= Lamata =

Ancient Baltic tribal territory

Baltic tribes, 12th century. Lamata is in the area of the junction of the lands of Scalvians and Samogitians by the Curonian Lagoon

Lamata or Lamata Land is an ancient territory of Baltic tribes within modern West Lithuania near the Curonian Lagoon. The area is tentatively identified by the major population centers Šilutė, Priekulė and Švėkšna, although the hillforts identified with Lamata are located as far to the northwest as Mataičiai and by Versmininkai westwards of Šilutė. Some archeologists, starting with Adolfas Tautavičius, identify it as a separate ethnocultural entity and describe the area as a "microregion", while others, including Marija Gimbutas and Gintautas Zabiela disagree with the theory of Tautavičius and attribute the land to Scalvians or Western Samogitians.

==Historical references==
Scriptores rerum Prussicarum (vol.1, 1861, p. 737) say that Lamata was first mentioned by Saxo Grammaticus in 1231. Other historical mentions include names Lammato, Lammata, Lamotin.
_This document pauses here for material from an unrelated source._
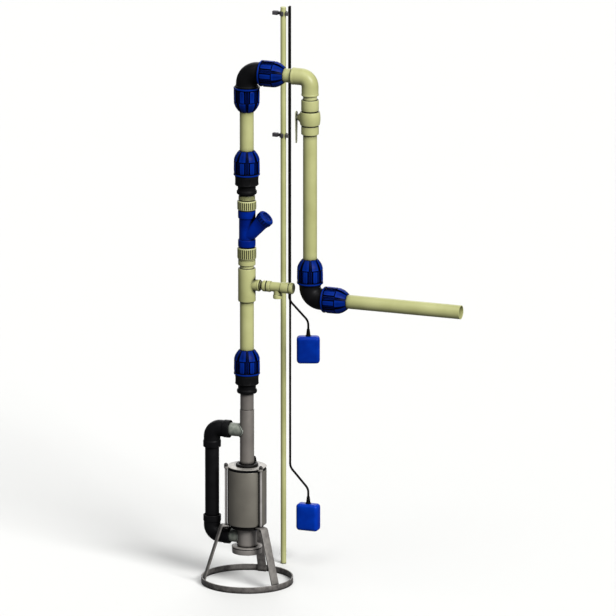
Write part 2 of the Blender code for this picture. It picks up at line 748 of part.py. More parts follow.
def make_gooseneck():
    """The top elbow, the short pipe across, and the cream elbow that turns down."""
    corner = Vector((0, 0, TOP_Z))
    nuts = ("top_elbow_nut_down", "top_elbow_nut_side")
    compression_elbow("top_elbow", corner, (DOWN, EAST), nuts)
    turn = Vector((DROP_X, 0, TOP_Z))
    length = DROP_X - PVC_STOP - GAP - PIPE_STOP
    pipe("gooseneck_pipe", corner + EAST * PIPE_STOP, EAST, length, PIPE_RADIUS, PIPE_BORE, "cream_pvc")
    outer = PVC_RIM + ((PVC_BEND, PVC_RADIUS),)
    inner = ((PVC_REACH, SEAT), (PVC_STOP, SEAT), (PVC_STOP, PVC_BORE), (PVC_BEND, PVC_BORE))
    elbow("pvc_elbow", turn, (WEST, DOWN), PVC_BEND, outer, inner, "cream_pvc")
    nipple = turn + DOWN * (PVC_STOP + GAP)
    tall = nipple.z - (BALL_MIDDLE + BALL_HIGH_STOP + GAP)
    pipe("elbow_nipple", nipple, DOWN, tall, PIPE_RADIUS, PVC_BORE, "cream_pvc")


def make_ball_valve():
    """A ball valve with a socket at each end and a boss for the lever's stem."""
    foot = Vector((DROP_X, 0, BALL_MIDDLE))
    outer = ((BALL_LOW, SOCKET_RADIUS),) + BALL_BELLY + ((BALL_HIGH, SOCKET_RADIUS),)
    inner = (
        (BALL_LOW, SEAT),
        (BALL_LOW_STOP, SEAT),
        (BALL_LOW_STOP, BALL_BORE),
        (BALL_HIGH_STOP, BALL_BORE),
        (BALL_HIGH_STOP, SEAT),
        (BALL_HIGH, SEAT),
    )
    valve = turned("ball_valve_body", foot, UP, outer, "cream_pvc", inner)
    fuse(valve, turned("stem_boss", foot, WEST, BOSS_PROFILE, "cream_pvc"))


def make_lever():
    """The lever hangs beside the pipe when the valve is open. Its origin is on the stem's axis."""
    head = arc((0, LEVER_HEAD), LEVER_HEAD, 0, 180, 6)
    tip = arc((0, -LEVER_DROP), LEVER_TIP, 180, 360, 4)
    outline = [Vector((-LEVER_THICK / 2, across, height)) for across, height in head + tip]
    pivot = Vector((LEVER_PLANE, 0, BALL_MIDDLE))
    place = Matrix.Translation(pivot)
    lever = slab("valve_lever", outline, Vector((LEVER_THICK, 0, 0)), "pale_plastic", place)
    hub = [(0, HUB_RADIUS), (DROP_X - BOSS_END - GAP - LEVER_PLANE, HUB_RADIUS)]
    fuse(lever, turned("lever_hub", pivot, EAST, hub, "pale_plastic", sides=SMALL_SIDES))


def make_outlet():
    corner = Vector((DROP_X, 0, OUTLET_Z))
    nuts = ("outlet_elbow_nut_up", "outlet_elbow_nut_side")
    compression_elbow("outlet_elbow", corner, (UP, EAST), nuts)
    low = corner + UP * PIPE_STOP
    tall = BALL_MIDDLE + BALL_LOW_STOP - GAP - low.z
    pipe("downpipe", low, UP, tall, PIPE_RADIUS, PIPE_BORE, "cream_pvc")
    length = OUTLET_END - DROP_X - PIPE_STOP
    foot = corner + EAST * PIPE_STOP
    pipe("discharge_pipe", foot, EAST, length, PIPE_RADIUS, PIPE_BORE, "cream_pvc")


def make_rail():
    rail = [(0, RAIL_RADIUS), (RAIL_TOP, RAIL_RADIUS)]
    turned("level_rail", Vector((RAIL_X, RAIL_Y, 0)), UP, rail, "cream_pvc", sides=RAIL_SIDES)


def make_clip(name, height):
    """A snap clip round the rail: a wall block on one side and a saddle for the leads."""
    place = Matrix.Translation(Vector((RAIL_X, RAIL_Y, height)))
    start, end = CLIP_BAND
    outside = arc((0, 0), CLIP_OUTER, start, end, CLIP_STEPS)
    inside = arc((0, 0), RAIL_RADIUS + GAP, end, start, CLIP_STEPS)
    outline = [Vector((x, y, -CLIP_HALF)) for x, y in outside + inside]
    clip = slab(name, outline, Vector((0, 0, 2 * CLIP_HALF)), "black_plastic", place)
    for label, (low, high) in (("wall", CLIP_WALL), ("neck", CLIP_NECK), ("saddle", CLIP_SADDLE)):
        fuse(clip, block(f"{name}_{label}", low, high, "black_plastic", place))
    for side in (-1, 1):
        foot = Vector((LEAD_X, RAIL_Y + side * LEAD_OFFSET, height - CLIP_HALF - PAST))
        channel = [(0, LEAD_RADIUS + GAP), (2 * (CLIP_HALF + PAST), LEAD_RADIUS + GAP)]
        cut(clip, turned(f"{name}_channel_{side}", foot, UP, channel, "black_plastic", sides=SMALL_SIDES))


def make_float(name, top):
    """A float switch's rounded case, hanging as its lead lets it turn."""
    half = FLOAT_SIZE / 2
    centre = Vector((FLOAT_X, RAIL_Y, top - half.z))
    place = Matrix.Translation(centre) @ Matrix.Rotation(FLOAT_TURNS[name], 4, "Z")
    case = block(name, -half, half, "blue_plastic", place)
    rounding = case.modifiers.new("rounding", "BEVEL")
    rounding.width = FLOAT_ROUNDING
    rounding.segments = 3


def smooth_route(points, shares):
    """Points of a smooth curve through a route, a few in each span."""
    padded = [2 * points[0] - points[1]] + points + [2 * points[-1] - points[-2]]
    route = []
    for before, start, end, after in zip(padded, padded[1:], padded[2:], padded[3:]):
        for step in range(shares):
            t = step / shares
            curve = 2 * start + (end - before) * t
            curve += (2 * before - 5 * start + 4 * end - after) * t ** 2
            curve += (3 * start - before - 3 * end + after) * t ** 3
            route.append(curve / 2)
    return route + [points[-1]]


def lead_route(side, float_top):
    """One lead's route: straight down on its side of the rail's plane, then out over its float."""
    hang = Vector((LEAD_X, RAIL_Y + side * LEAD_OFFSET, 0))
    reach = FLOAT_X - LEAD_X
    swing = []
    for out, across, height in LEAD_SWING:
        swing.append(hang + Vector((reach * out, -side * LEAD_OFFSET * across, float_top + height)))
    top = hang + UP * LEAD_TOP
    straight = [top.lerp(swing[0], step / LEAD_SPANS) for step in range(LEAD_SPANS)]
    return straight + smooth_route(swing, 2)


def make_lead(name, side, float_top):
    curve = bpy.data.curves.new(name, "CURVE")
    curve.dimensions = "3D"
    curve.bevel_depth = LEAD_RADIUS
    curve.bevel_resolution = 2
    curve.use_fill_caps = True
    route = lead_route(side, float_top)
    spline = curve.splines.new("POLY")
    spline.points.add(len(route) - 1)
    for point, place in zip(spline.points, route):
        point.co = (*place, 1.0)
    add_object(name, curve, "cable_rubber")


def make_level_gear():
    make_rail()
    for name, height in CLIP_HEIGHTS.items():
        make_clip(name, height)
    for name, top in FLOAT_TOPS.items():
        make_float(name, top)
    make_lead("float_lead_upper", -1, FLOAT_TOPS["float_upper"])
    make_lead("float_lead_lower", 1, FLOAT_TOPS["float_lower"])


def main():
    clear_scene()
    axis = bpy.data.objects.new("riser_axis", None)
    axis.location = (AXIS_X, AXIS_Y, 0)
    bpy.context.scene.collection.objects.link(axis)
    make_base_ring()
    make_legs()
    make_pump_end()
    make_motor()
    make_top_cover()
    make_tie_rods()
    make_cable_gland()
    make_steel_riser()
    make_bypass()
    make_lower_adaptor()
    make_upper_adaptor()
    make_riser_pipes()
    make_tee()
    make_relief()
    make_lower_union()
    make_check_valve()
    make_upper_union()
    make_gooseneck()
    make_ball_valve()
    make_lever()
    make_outlet()
    make_level_gear()


main()
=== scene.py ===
"""The visual model of the submersible pump, its riser, outlet pipework and level rail.

Metres, +Z up. Every place is measured from the riser's axis and from the floor. A profile is a row
of (distance, radius) steps along a turned piece's axis, and a third value there rounds the corner.
"""
import math

import bmesh
import bpy
from mathutils import Matrix, Vector


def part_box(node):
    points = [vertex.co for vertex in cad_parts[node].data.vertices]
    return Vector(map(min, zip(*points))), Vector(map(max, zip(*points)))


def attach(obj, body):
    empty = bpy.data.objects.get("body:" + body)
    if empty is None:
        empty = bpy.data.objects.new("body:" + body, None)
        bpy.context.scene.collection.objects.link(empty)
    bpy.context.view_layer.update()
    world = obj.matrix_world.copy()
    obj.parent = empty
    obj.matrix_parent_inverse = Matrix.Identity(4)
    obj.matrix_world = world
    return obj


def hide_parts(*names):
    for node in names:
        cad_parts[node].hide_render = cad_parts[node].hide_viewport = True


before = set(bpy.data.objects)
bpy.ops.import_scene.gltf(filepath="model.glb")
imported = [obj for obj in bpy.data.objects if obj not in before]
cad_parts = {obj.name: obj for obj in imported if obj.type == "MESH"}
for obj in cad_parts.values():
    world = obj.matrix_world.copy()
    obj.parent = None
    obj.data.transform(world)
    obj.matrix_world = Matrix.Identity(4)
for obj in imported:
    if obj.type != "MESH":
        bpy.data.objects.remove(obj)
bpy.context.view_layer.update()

# Directions
UP = Vector((0, 0, 1))
DOWN = Vector((0, 0, -1))
EAST = Vector((1, 0, 0))
WEST = Vector((-1, 0, 0))
SOUTH = Vector((0, -1, 0))
SLANT = (EAST + UP).normalized()

# Pieces that no node has a solid for
OWN_NAMES = (
    "barrel_stub", "riser_stub", "tie_rod_nuts", "cover_painted_shade_ring", "cover_collar",
    "float_upper_relief", "float_lower_relief",
)

# Bodies of the frame
FIXED = "pump_set"
LEVER = "lever"

# Fineness of the meshes
SIDES = 96
SMALL_SIDES = 40
RAIL_SIDES = 64
HEXAGON_SIDES = 72
MOTOR_SIDES = 144
RING_SIDES = 192
BEAD_SIDES = 10
BEND_STEPS = 28
ARC_STEPS = 10
FILLET_STEPS = 4
CORNER_STEPS = 4
FLAT_STEPS = 4
EDGE_SEGMENTS = 3
SHARP_ANGLE = math.radians(34)
GAP = 0.0003

# The riser's axis carries the pump
LOW, HIGH = map(Vector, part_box("motor_housing"))
AXIS = (LOW + HIGH) / 2
AXIS.z = 0.0
AT_AXIS = Matrix.Translation(AXIS)

# The photograph's view: nearly parallel, from the right and a little above
AZIMUTH = math.radians(20.8)
ELEVATION = math.radians(14.35)
PIXEL = 0.00357
FRAME_PIXELS = 616
AXIS_PIXEL = (246.9, 583.0)
CAMERA_DISTANCE = 60.0
LOOK_DEPTH = 0.25
SENSOR = 36
CLIP_RANGE = (1, 400)

# Suns: azimuth from straight in front towards +X, height and width in degrees, strength third
SUNS = {"key": (57, 33, 4.3, 26), "top": (8, 64, 1.5, 50), "back": (201, 25, 1.2, 50)}
SKY_COLOUR = (0.93, 0.95, 1.0, 1)
SKY_STRENGTH = 0.17
FLOOR_SIZE = 300
FLOOR_TONE = (0.655, 0.655, 0.64, 1)
FLOOR_ROUGHNESS = 0.8

# Stand
RING_RADIUS = 0.165
RING_THICK = 0.005
RING_HEIGHT = 0.023
LEG_ANGLES = {"leg_right": -29, "leg_rear": 91, "leg_left": 211}
LEG_WIDTH = 0.032
LEG_THICK = 0.0055
LEG_FOOT_HEIGHT = 0.021
LEG_FOOT = 0.1586
LEG_SHOULDER = 0.097
LEG_BEND_REACH = 0.087
LEG_BEND = 0.012
LEG_TAB_REACH = 0.0632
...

Chronicon terrae Prussiae by Peter of Dusburg dates a reference to Lamata between 1294 and 1300. "Lammato" is listed in Liber Census Daniae.

==Territory==
According to the archaeological research the area is tentatively identified by the major population centers Šilutė, Priekulė and Švėkšna, although the hillforts identified with Lamata are located as far to the northwest as Mataičiai and by Versmininkai westwards of Šilutė.

Vladas Žulkus delineated Lamata as follows. Its western border was the Minija river. The northern border run along the lower part of Agluona, a tributary of Minija, the upper reaches of Aisė and Veiviržas, and the upper reaches of Šalpė, a tributary of Veiviržas. From here the eastern border went south towards the upper reaches of Graumena,Ašva, and Tenenys, to the upper reaches of Šyša.

Most of the territory is within limnoglacial and moraine plains with an abundance of rivers and rivulets, with highest concentration of water routes being in the north of the area, which matched the highest concentration of hillforts.

The total area of Lamata Land is estimated 100-500 km^{2}.

Researchers identified several territorial units ("castle districts" pilių apygardos) of Lamata formed during 10th-13th centuries.

==Archaeology==
The Lamata land is characterized by distinct grouping of hillforts and cemeteries in its area, which were not considered by previous scholars. The archaeological material from these sites demonstrate a culture of Baltic tribes with the influences of alien cultures, favoring a hypothesis of the formation of a separate ethnic group at the break of 6th and 7th centuries, during the migration of Baltic tribes affected by the migration of Germanic and Hunnish tribes happened earlier, known as the Great Migration (Völkerwanderung in German sources). This conclusion is supported by some common indicators of an ethnicity, such as ornaments, the ways of their wearing, in particular, women's ornaments and amulets. Some other researchers suggest the period of 10th-13th centuries for the existence of a separate ethnicity in the area.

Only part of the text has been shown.